I am happy to report that after 2-1/2 days of kitchen duty, I now have 20 quarts of yellow beans tucked away in the freezer.  I may have to give some away.  I don’t know what I was thinking when I decided to buy a bushel of the yellow (wax) beans.  Next year I think I’ll get a peck of each type of bean they grow at Hilgert’s.  There are three varieties of green beans to be found at Hilgert’s (this year, at least):  Kentucky Wonders, Bluelake, and Italian.  A peck of each plus a peck of the yellow will give me 20 quarts of a variety of beans.

I did blanch and freeze some of the green beans (the Kentucky Wonders and the Italian).  I have 8 quarts of those.  All in all, that’s a lot of beans!  (Does all this counting of quarts of beans make me a bean counter??)

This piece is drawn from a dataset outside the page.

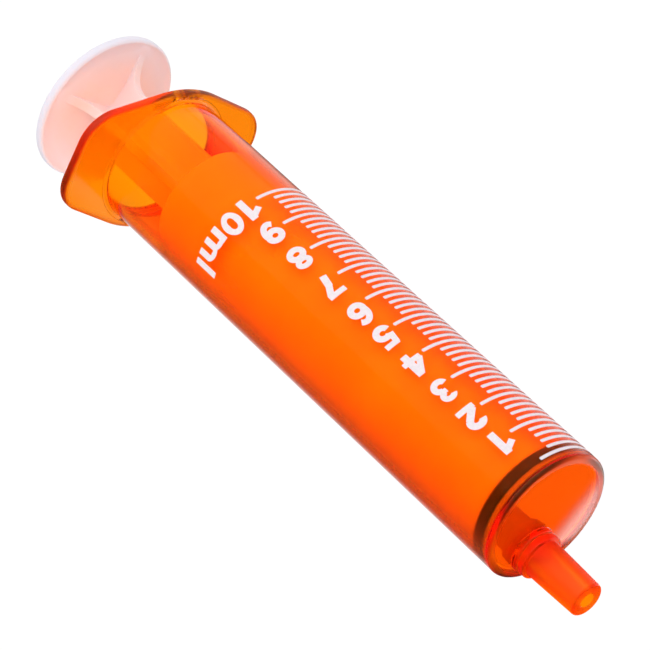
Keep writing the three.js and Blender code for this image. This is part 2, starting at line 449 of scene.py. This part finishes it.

The food is so pretty this time of year.

Everything is so colorful and delicious.

All you need to do is add a few grains and you have the beginnings of a great meal.

In other food adventure news…

Today I  finally got back to my cookbook adventures.  I may have to rename that as I made something that a friend suggested.  I did not follow a recipe, just (some of) her suggestions.  I stir-fried some of the fresh yellow beans that I put aside just for that purpose, having picked out nice, slender, tender beans.  I added some other veggies I picked up at the Hartville Market yesterday (peppers, candy hybrid onions, carrots, green onions, and zucchini) and then flavored it all with black bean sauce and some chili garlic sauce for heat.

We had it over rice noodles.  Delicious, nutritious, and quite satisfying for our “big” Sunday afternoon meal.


It’s strawberry season!

I’m excited.  The lack of exclamation points might make it seem as if I’m not all that excited but I am.  The strawberries are ready for picking at Hilgert’s Farm.  Or you can go to the market and buy already picked berries if you’re not up to picking your own.  M and I stopped by the market yesterday to buy a quart to sample.  I’ll be joining a friend on Wednesday to do some picking.  I’d like to freeze a bunch of them this year.

The reason strawberry season excites me so much is because it is the beginning of the fresh, locally grown, produce season.  The peas and sugar snap peas will be coming in next.  Some of the other farmer’s markets have lettuces, green onions, radishes, and fresh herbs that are locally grown.  From now until sometime in November we’ll be eating plenty of fresh fruit and veggies.

(Lunch!)

We also went to the Hartville Marketplace to see what was available there.  As usual, we loaded up on lots of goodies such as red leaf lettuce, radishes, green onions, and new potatoes.  We came home and made a lunch that was a feast of mostly locally grown vegetables and fruit (with a few not-local nuts thrown in for good measure).

The rains continue, almost unabated.  I’m beginning to feel as though we live in a rain forest during the monsoon season.  Everything is lush and green and beautiful.  And wet.  The pond is filling up nicely.  We decided to raise the water level this year to see if that helps with the weed and algae control.

The rain has also brought something that the birds are attracted to and that something is on our deck.  I don’t know what it is.  There were dozens of birds pecking around on the deck and under the porch, seemingly enjoying whatever it was they were feasting on.  Bugs of some kind, perhaps.  Or seeds from the trees.  I’m not sure.  Whatever it is/was, it gave me the opportunity to practice with the zoom on the new camera.  Most of the photos were pretty bad.  I got lucky with one or two fairly decent shots.

The flamingos are an easy shot since all they do is stand there.  They don’t seem to mind the rain although they might be swimming or floating soon if the pond gets much higher.